Lotus Arts De Vivre opens boutique Dubai
With its dazzling array of necklaces, bracelets, furniture and art pieces, Lotus Arts De Vivre is among the largest single-piece jewellry producers in the world.
Having opened 31 years ago in Bangkok as a hobby for socialite Helen von Bueren, the homeware and jewellry store now spans across Asia and has a footprint in France, Istanbul, Russia, the UK, the USA and now Dubai.
Co-founder and Chairman Rolf von Bueren has a goal to preserve heritage and return to the crafts, all through his products. From bold animal themed homeware to handcrafted ruby and gold, dragon cufflinks, the main is doing a doing a pretty good job at reaching that goal. Esquire Middle East spoke to Von Bueren at the opening of the City Walk Dubai store
ESQ: Thai and Asian culture lies at the heart of the brand, what is it about these cultures that you find so endearing?
Rolf Von Bueren: I grew up in a German-like cult after the war. I remember every time we went for a shop, I would see this post card with tropical images on it, it became embedded in my head that I had to go to the tropics. As fate would have it, a company approached me asking me to Thailand and set up its agency. That’s where my love of Asian culture began.
Asia is so vast and vaired that it’s easy to get cultures confused. In Japan there is zero culture, the Shinto temple is an empty space, so the whole idea of decorating something is not existent. They do have beautiful kimonos, however that is a reflection of Chinese culture, where the decoration is textiles and wonderful coats. In India there is a culture of jewellry. It is mainly for men and originated from the royal families as they wore big jewellry whilst sitting on big elephants. so that’s the Indian culture. The Arabian culture is also different, its very religion heavy. Asian culture as a whole can vary massively, I love it all.
Rolf Von Bueren, Founder of Lotus Arts De Vivre
So you talk about raw materials a lot, can you talk us through some of the ones you use and why?
Well the reason we use raw materials is partly to protect us from competition, the reason being, a traditional jeweller has 40 plus partners which are all set for different pieces, the minute he adds another material the production process become very difficult. There are actually a few people in the jewellery world today, who have followed us and are using wood. It’s the opposite of mainstream jewellery, when we go to an auction house they say sorry we can’t sell that as it’s not mainstream enough, but that protects us from day to day competition.
Tradition and culture seems at the heart of the brands history, how do you try and keep things relevant to a modern consumer?
Well we have a big following of young people and produce pieces to suit them, things that are not for a faint hearted buyer, which are statement based and create a wow effect.
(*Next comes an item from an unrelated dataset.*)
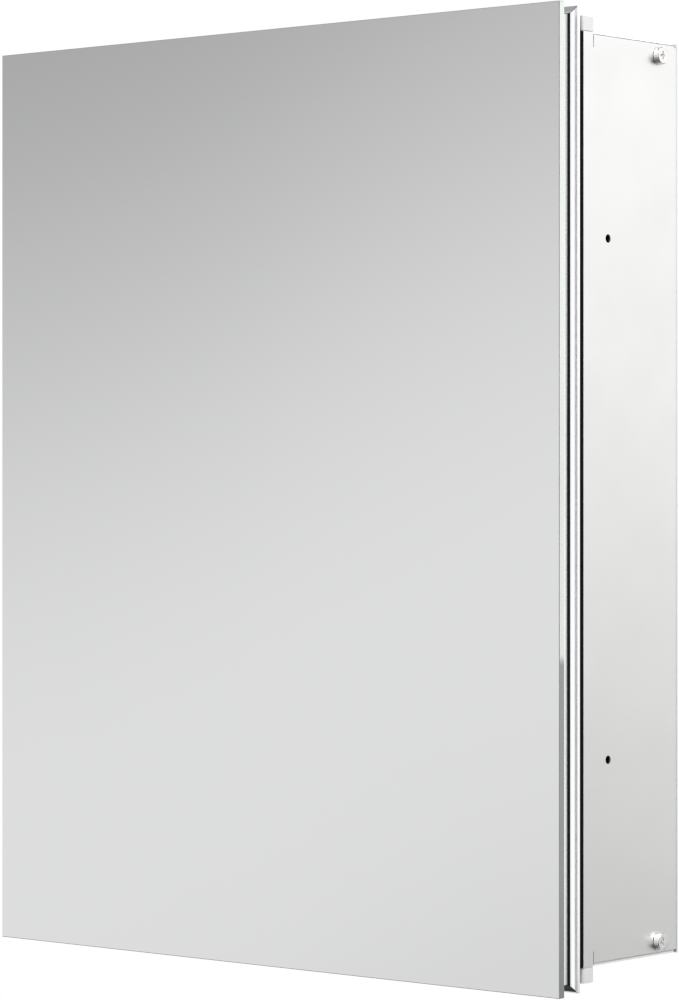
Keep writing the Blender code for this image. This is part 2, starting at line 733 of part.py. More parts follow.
def corner_keys(look, pivot):
    """L-shaped keys inside the bars' chambers, one at each mitre."""
    low = CHAMBER_R[0] + GAP
    high = CHAMBER_R[1] - GAP
    outline = [(low, low), (low + KEY_LEG, low), (low + KEY_LEG, high), (high, high)]
    outline += [(high, low + KEY_LEG), (low, low + KEY_LEG)]
    bm = bmesh.new()
    add_prism(bm, outline, CHAMBER_Y[0] + GAP, CHAMBER_Y[1] - GAP, along_y)
    mesh = mesh_from(bm, "corner_key")
    corners = (("bottom_left", -1, -1, 0), ("top_left", -1, 1, 1))
    corners += (("top_right", 1, 1, 2), ("bottom_right", 1, -1, 3))
    for label, across, up, quarters in corners:
        spot = (across * MIRROR_WIDTH / 2, 0, up * MIRROR_HEIGHT / 2)
        turn = (0, quarters * HALF_TURN / 2, 0)
        place("corner_key_" + label, mesh, look, spot, turn, pivot)


def mirror_glass(look, pivot):
    x = MIRROR_WIDTH / 2
    z = MIRROR_HEIGHT / 2
    mesh = box_mesh("mirror_glass", (-x, MIRROR_FRONT, -z), (x, MIRROR_BACK, z))
    node = place("mirror_glass", mesh, look, parent=pivot)
    bevel(node, MIRROR_BEVEL)


def mirror_tapes(look, pivot):
    """Strips that hold the mirror on the upright bars."""
    front = MIRROR_BACK + GAP
    z = MIRROR_HEIGHT / 2 - TAPE_END_GAP
    for side, label in ((-1, "left"), (1, "right")):
        edges = sorted(side * (MIRROR_WIDTH / 2 - r) for r in TAPE_R)
        mesh = box_mesh("mirror_tape", (edges[0], front, -z), (edges[1], front + TAPE, z))
        place("mirror_tape_" + label, mesh, look, parent=pivot)


def door_back_panel(look, pivot):
    x = MIRROR_WIDTH / 2 - BAR_INNER_R - GAP
    z = MIRROR_HEIGHT / 2 - BAR_INNER_R - GAP
    front = LEDGE_Y[1] + GAP
    mesh = box_mesh("door_back_panel", (-x, front, -z), (x, front + DOOR_PANEL_SHEET, z))
    place("door_back_panel", mesh, look, parent=pivot)


# ---------------------------------------------------------------- hinge

def knuckle_spans(first):
    """Lower and upper end of every second knuckle along the hinge."""
    pitch = 2 * LEAF_HALF_LENGTH / KNUCKLE_COUNT
    spans = []
    for i in range(first, KNUCKLE_COUNT, 2):
        low = -LEAF_HALF_LENGTH + i * pitch
        spans.append((low + KNUCKLE_GAP / 2, low + pitch - KNUCKLE_GAP / 2))
    return spans


def knuckle_section(facing):
    """Knuckle with the root of its leaf, about the axis; facing is the leaf's side in Y."""
    inner = KNUCKLE_R - LEAF
    overlap = LEAF_CUTBACK + LEAF_ROOT
    meets = math.degrees(math.asin(inner / KNUCKLE_R))
    outline = [(overlap, facing * KNUCKLE_R)]
    outline += arc((0, 0), KNUCKLE_R, facing * 90, facing * (360 + meets), 15)
    outline.append((overlap, facing * inner))
    return outline


def knuckles(name, spans, facing):
    """Guide with every knuckle of a leaf, which the leaf joins onto itself."""
    bm = bmesh.new()
    section = [(AXIS_X + a, AXIS_Y + b) for a, b in knuckle_section(facing)]
    for low, high in spans:
        add_prism(bm, section, low, high, along_z)
    guide = bpy.data.objects.new(name, mesh_from(bm, name))
    bpy.context.scene.collection.objects.link(guide)
    guide.hide_render = True
    guide.display_type = "WIRE"
    return guide


def hinge_leaf(name, first, facing, rivets, look, parent=None):
    """Leaf of the continuous hinge; facing is -1 on the door and 1 on the body."""
    inner, outer = sorted((facing * (KNUCKLE_R - LEAF), facing * KNUCKLE_R))
    low = (LEAF_CUTBACK, inner, -LEAF_HALF_LENGTH)
    mesh = box_mesh(name, low, (LEAF_WIDTH, outer, LEAF_HALF_LENGTH))
    node = place(name, mesh, look, (AXIS_X, AXIS_Y, 0), parent=parent)
    join = node.modifiers.new("knuckles", "BOOLEAN")
    join.operation = "UNION"
    join.solver = "EXACT"
    join.object = knuckles(name + "_knuckles", knuckle_spans(first), facing)
    bm = bmesh.new()
    end = LEAF_HALF_LENGTH + OVERRUN
    add_prism(bm, circle((AXIS_X, AXIS_Y), BORE_R, 12), -end, end, along_z)
    cutter(name + "_bore", bm, node)
    holes = [(RIVET_X, z, AXIS_Y - OVERRUN, AXIS_Y + OVERRUN, RIVET_HOLE_R) for z in rivets]
    drill(node, name + "_holes", holes, along_y)


def hinge_rivets(look, pivot):
    inner = KNUCKLE_R - LEAF - GAP
    body = rivet_mesh(BODY_RIVET_SHANK)
    door = rivet_mesh(DOOR_RIVET_SHANK)
    for z, label in zip(BODY_RIVET_Z, ("lower", "middle", "upper")):
        place("hinge_rivet_body_" + label, body, look, (RIVET_X, AXIS_Y + inner, z))
        spot = (RIVET_X, AXIS_Y - inner, z + DOOR_RIVET_SHIFT)
        place("hinge_rivet_door_" + label, door, look, spot, (0, 0, HALF_TURN), pivot)


def hinge_pin(look):
    end = LEAF_HALF_LENGTH + PIN_OVERHANG
    tip = PIN_R - PIN_BEVEL
    bm = bmesh.new()
    profile = [(0, -end), (tip, -end), (PIN_R, PIN_BEVEL - end)]
    profile += [(PIN_R, end - PIN_BEVEL), (tip, end), (0, end)]
    add_turned(bm, profile, 16, along_z)
    mesh = mesh_from(bm, "hinge_pin")
    smooth(mesh)
    place("hinge_pin", mesh, look, (AXIS_X, AXIS_Y, 0))


def looks():
    """One material for each kind of finish: colour, roughness, metallic."""
    return {
        "body": material("body_metal", (0.80, 0.80, 0.79), 0.42, 1.0),
        "frame": material("polished_frame", (0.86, 0.86, 0.87), 0.14, 1.0),
        "mirror": material("mirror", (0.84, 0.85, 0.86), 0.02, 1.0),
        "glass": material("shelf_glass", (0.72, 0.82, 0.78), 0.05, 0.0),
        "steel": material("hinge_steel", (0.62, 0.62, 0.63), 0.30, 1.0),
        "chrome": material("stud_chrome", (0.90, 0.90, 0.90), 0.08, 1.0),
        "rubber": material("seal_rubber", (0.012, 0.012, 0.012), 0.65, 0.0),
        "plastic": material("white_plastic", (0.85, 0.85, 0.84), 0.45, 0.0),
        "magnet": material("magnet", (0.10, 0.10, 0.11), 0.55, 0.2),
        "tape": material("foam_tape", (0.80, 0.80, 0.78), 0.90, 0.0),
    }


def build_cabinet(look):
    left = side_panel("side_panel_left", -1, look["body"])
    right = side_panel("side_panel_right", 1, look["body"])
    drill_lips(left, right)
    level = level_panel_mesh()
    level_panel("top_panel", level, look["body"], 0.0)
    level_panel("bottom_panel", level, look["body"], HALF_TURN)
    rail = flange_rail_mesh()
    flange_rail("flange_rail_top", rail, look["body"], 0.0)
    flange_rail("flange_rail_bottom", rail, look["body"], HALF_TURN)
    back_panel(look["body"])
    back_mirror(look["mirror"])
    seals(look["rubber"])
    studs(look["chrome"])
    shelf_tracks(look["frame"])
    shelves(look["glass"], look["steel"])
    catch(look["plastic"], look["magnet"], look["steel"])


def build_door(look, pivot):
    mirror_glass(look["mirror"], pivot)
    mirror_tapes(look["tape"], pivot)
    bars = door_frame(look["frame"], pivot)
    start, end = DOOR_REAR - OVERRUN, DOOR_REAR + OVERRUN
    holes = [(RIVET_X, z, start, end, RIVET_HOLE_R) for z in DOOR_RIVET_Z]
    drill(bars["left"], "left_bar_holes", holes, along_y)
    corner_keys(look["plastic"], pivot)
    door_back_panel(look["body"], pivot)
    strike_plate(look["steel"], look["steel"], bars["right"], pivot)


def build_hinge(look, pivot):
    hinge_leaf("hinge_leaf_body", 0, 1, BODY_RIVET_Z, look["steel"])
    hinge_leaf("hinge_leaf_door", 1, -1, DOOR_RIVET_Z, look["steel"], pivot)
    hinge_pin(look["steel"])
    hinge_rivets(look["steel"], pivot)


def build():
    remove_objects()
    pivot = bpy.data.objects.new("door_pivot", None)
    bpy.context.scene.collection.objects.link(pivot)
    pivot.location = Vector((AXIS_X, AXIS_Y, 0)) * MM
    look = looks()
    build_cabinet(look)
    build_door(look, pivot)
    build_hinge(look, pivot)


build()
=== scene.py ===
"""Looks of the recessed mirror cabinet: materials, glass pieces, floor, lights and camera."""
import math

import bmesh
import bpy
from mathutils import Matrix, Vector


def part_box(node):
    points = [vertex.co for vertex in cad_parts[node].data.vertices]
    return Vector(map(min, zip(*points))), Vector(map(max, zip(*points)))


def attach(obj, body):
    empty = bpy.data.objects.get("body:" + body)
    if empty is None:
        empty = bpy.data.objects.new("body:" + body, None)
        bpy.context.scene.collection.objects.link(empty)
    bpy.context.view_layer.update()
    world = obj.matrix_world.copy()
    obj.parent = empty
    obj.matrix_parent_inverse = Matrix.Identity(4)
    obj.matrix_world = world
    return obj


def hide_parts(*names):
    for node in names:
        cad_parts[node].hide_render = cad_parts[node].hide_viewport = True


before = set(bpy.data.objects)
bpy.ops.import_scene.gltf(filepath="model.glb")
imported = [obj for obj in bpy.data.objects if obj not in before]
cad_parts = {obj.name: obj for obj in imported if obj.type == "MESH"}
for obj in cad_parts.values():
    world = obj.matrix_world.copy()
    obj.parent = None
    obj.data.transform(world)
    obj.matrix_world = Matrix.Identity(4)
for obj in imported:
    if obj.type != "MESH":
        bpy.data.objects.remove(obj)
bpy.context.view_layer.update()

MM = 0.001

# Camera
CAMERA_PLACE = (1.7550, -2.1444, 0.0201)
CAMERA_AZIMUTH = math.radians(40.02)
CAMERA_LENS = 136.08
CAMERA_SHIFT_Y = -0.0307

# Painted reflection on the mirror's edge: the height below which the edge is painted darker, as if it
# mirrored darker surroundings, the grey that multiplies it there, and half the height of the step between
# the tones
PAINTED_EDGE_REFLECTION = (-0.106, 0.40)
HALF_STEP = 4 * MM

# Span of a texture's values that is spread over a material's two tones or two roughnesses
TEXTURE_SPAN = (0.25, 0.75)

# Arrises of the glass pieces: width and number of segments
MIRROR_ARRIS = (0.4 * MM, 1)
SHELF_ARRIS = (1.2 * MM, 3)

# A face whose normal is this near to an axis is one of a glass piece's flat sides
FLAT = 0.98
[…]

So is the Lotus customer someone who is statement based?
The lotus customer is very rare and would have the self-confidence to buy something bold and wear it with pride. They always come back for more.
How involved are you with the design process of the pieces?
I do most of the design myself.
Do you have a big team that works with you?
Yes, 16 people.
Tell us about the production process?
I give the team ideas which is called the concept phase, from there sketches are produced. I then improve those sketches and we make a prop product, once that looks good in tri- dimensional terms, we then say ok let’s do it. My son then comes in from a technical perspective and says what can and can’t be done. I always tell my design team, you need to design a dream then the system will strip it down to what it should be, that how we do it.
What’s your favourite piece? Or are you not allowed to say…
I love them all.
How important is the Middle East for you as a market?
We’ve done exhibitions in the region before, place like Saudi Arabia, Kuwait and Turkey. Turkey is a big market for us, very big. Turkey and Egypt are actually important influencers to the Middle East culturally.
How often do new pieces get introduced to the store or online? Is it seasonal?
Every year we come up with three or four new ranges. We have such a narrow customer base so fresh product is very important, lots of customers come to the shop and say ‘do you have anything new?' and if we don’t they close the door. But the minute we have something new they come in and look because they are collectors at the end of the day.